También debo decir que salí en una oportunidad con una persona unos cuantos, o más bien, muchísimos años menor que yo. Fue impactante descubrir que aún era apetecida por el género masculino que no rayaba en la tercera edad, pero sabía que eso iba en contra de todos mis patrones culturales, por lo que luego de haber hecho un pormenorizado estudio de la oxitocina (hormona femenina que nos apega a ciertas situaciones que nos provocan felicidad), me di a la fuga.
Muchas veces me pregunté si había en el mundo una persona con la que pudiera compartir el resto de mis días. Allí comencé a indagar sobre el alma gemela. Recurrí a Aristófanes, quien de un modo muy peculiar elabora una teoría al respecto, como no me convenció recurrí a Platón y según pude entender, nada tenía que ver en estos temas su interpretación respecto del amor.
Para no seguir gastando pólvora en chimangos (dicho criollo) decidí no continuar buscando y comenzó la dulce espera de que el amor golpeara a mi puerta. Todos me decían “no sigas buscando, el amor llega cuando menos te lo esperás”, algo así como cuando no podés tener hijos y vienen los amigos y te dicen “cuando dejes de buscarlo, seguro que quedás embarazada”, comentario odioso, pero dicho y repetido miles de veces.
De todos modos, mientras uno espera, nunca falta quien te pregunte “¿y vos cuánto hace que no tenés sexo?, y ante la respuesta agregan “yo no sé cómo podés vivir sin sexo”. Y sé que no lo hacen con mala leche, también creo que deben haber personas que sin sexo no pueden vivir, que no es mi caso, pero no dejan de ser esos cascotazos que te dejan como un extraterrestre en este mundo tan surtido.

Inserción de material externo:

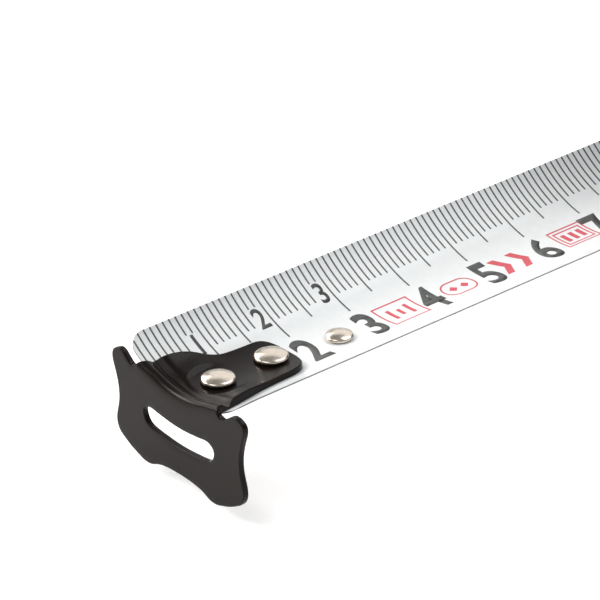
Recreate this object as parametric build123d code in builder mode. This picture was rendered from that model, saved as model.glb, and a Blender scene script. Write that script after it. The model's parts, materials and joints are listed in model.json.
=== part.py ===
from build123d import *
from math import asin, degrees, radians, sin, sqrt
import os

# Pocket tape measure, 8 m by 25 mm, with part of the blade drawn out of the case.
# Frame: origin at the centre of the case's bottom face, +Z up, blade drawn out towards -X.
# The blade's own frame has its zero at the scale's zero and its height on the centreline.

os.makedirs("parts", exist_ok=True)

# Blade
blade_width = 25.0  # along the curved section
blade_thickness = 0.15
section_radius = 16.53  # of the blade's upper face
zero_x = -138.0  # zero of the scale
blade_end = 0.3  # the blade starts this far behind the zero
blade_top = 12.65  # upper face on the centreline
leaf_gap = 0.05  # between nested leaves
lead_gap = 0.35  # under the lead, so that its flattening edges clear the leaves
half_angle = degrees(blade_width / 2 / section_radius)
axis_z = blade_top + section_radius  # axis of the blade's curved section
front_leaf_length = 84.0
splice_start = 82.0
splice_end = 122.0
lead_start = 120.0
corner_radius = 2.0

# Hook
plate_thickness = 0.8
plate_gap = 0.3  # between the plate and the blade's end at rest
tongue_thickness = 0.9
tongue_lift = 0.02  # running clearance of the tongue on the blade
fold_half_width = 8.7
fold_radius = 1.2
tip_radius = 4.75
tip_x = 17.3
hook_pull = 0.7  # slide outwards from rest
hook_push = 0.3  # slide inwards from rest
rivet_xs = (5.7, 14.15)
strip_rivet_place = (24.8, -0.5)
shank_radius = 1.2
head_radius = 2.2
strip_head_radius = 2.0
tail_radius = 1.8
tail_height = 0.5
strip_thickness = 0.25
strip_half_width = 4.5
strip_from = 1.5
strip_to = 27.0

# Case
case_length = 90.0
case_height = 83.5
shell_half_width = 20.0
case_half_width = 22.0
skin = 2.0  # rubber outside the shells
wall = 2.6
nose_height = 25.0
slope_foot = (-37.0, 31.0)
slope_head = (-22.0, case_height)
mouth_half_width = 13.4
mouth_low = 10.4
mouth_high = 19.2
screw_places = ((-24.0, 7.8), (32.5, 8.2), (34.0, 72.5), (-15.0, 74.5))
boss_radius = 2.8
screw_radius = 1.2
screw_head_radius = 2.3
screw_depth = 9.0  # thread in the left shell

# Reel
reel_x = 8.0
reel_z = 47.1
coil_inner = 22.0
coil_outer = 29.4
coil_turns = 12
flange_radius = 30.6
flange_thickness = 1.0
drum_half_width = 12.9
hub_radius = 6.0
running_clearance = 0.05
arbor_radius = 4.0
spring_turns = 12

# Lock
lock_travel = 6.0
brake_drop = 1.25

# Belt clip
clip_width = 22.0
clip_thickness = 1.0
clip_gap = 3.8
clip_head_radius = 2.6

slope = Vector(slope_head[0] - slope_foot[0], 0, slope_head[1] - slope_foot[1]).normalized()
outward = Vector(-slope.Z, 0, slope.X)


def front(along, depth):
    """A point on the front slope: distance up from its foot, and depth under the case's skin."""
    foot = Vector(slope_foot[0], 0, slope_foot[1])
    place = foot + slope * along - outward * depth
    return (place.X, place.Z)


def blade_plane(x):
    """Plane across the blade at a distance from the scale's zero; local axes are Y and height."""
    return Plane(origin=(zero_x + x, 0, blade_top), x_dir=(0, 1, 0), z_dir=(1, 0, 0))


def curved_strip(x, inner_radius, thickness, angle):
    """Section of a strip concentric with the blade."""
    centre = (0, section_radius)
    with BuildSketch(blade_plane(x)) as strip:
        with BuildLine():
            inner = CenterArc(centre, inner_radius, 270 - angle, 2 * angle)
            outer = CenterArc(centre, inner_radius + thickness, 270 - angle, 2 * angle)
            Line(inner @ 0, outer @ 0)
            Line(inner @ 1, outer @ 1)
        make_face()
    return strip.sketch


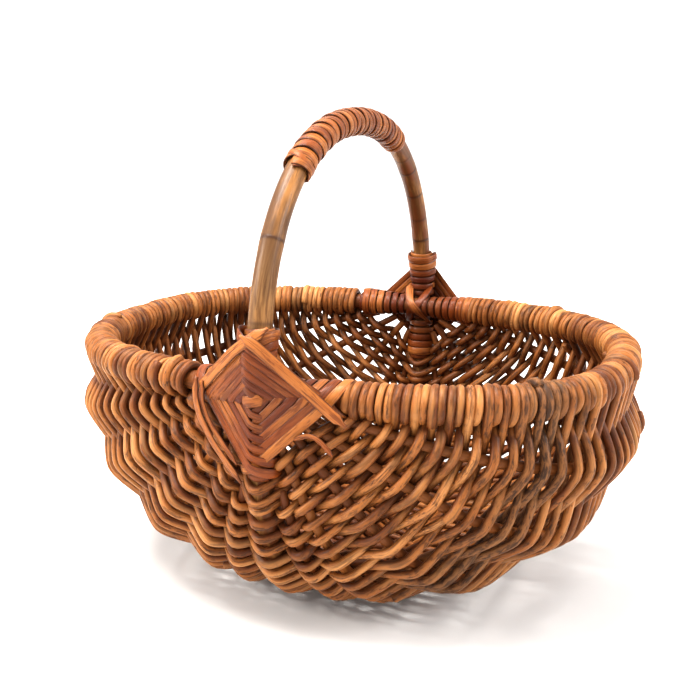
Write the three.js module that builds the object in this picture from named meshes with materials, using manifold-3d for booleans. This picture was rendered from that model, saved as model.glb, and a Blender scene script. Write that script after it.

Al ver que el tiempo pasaba y que no me dejaba de taladrar en la cabeza una frase de mi madre: “hija, el amor no va a venir a golpearte la puerta, si estás encerrada en tu casa, nunca conocerás a alguien de quien puedas enamorarte”, y ciertamente tenía razón, decidí abrirme al amor, darle una posibilidad, saliera pato o gallareta (otro dicho criollo). De ese modo conocí a mi futuro ex marido. Y por qué lo digo, porque me reencontré con ese ser al que amé desde los trece años. Una de esas historias pendiente que uno tiene en la vida y yo decidí cerrarla.
Me di el permiso de la entrega incondicional, más allá de que ésta durara un día, un año o hasta el próximo divorcio, porque eso de “hasta que la muerte nos separe”, me aventuraría a decir que hoy es excepción que confirma la regla.
Viví la experiencia adulta más hermosa y oxitocinosa (no es un dicho criollo, solo una palabra que termino de inventar) de toda mi vida. Unos de esos espacios temporales que sin temor a equivocarme lo volvería a vivir a pesar de que pude vaticinar con absoluta certeza que terminaría en fracaso.
Mañana, en el Juzgado de Familia, tengo la segunda audiencia de divorcio, creo que va a ser el que más me duela, aún lo amo como lo hice desde los trece años, pero ya no lo soporto ni él a mí.
A pesar del resultado, les juro que es un final feliz.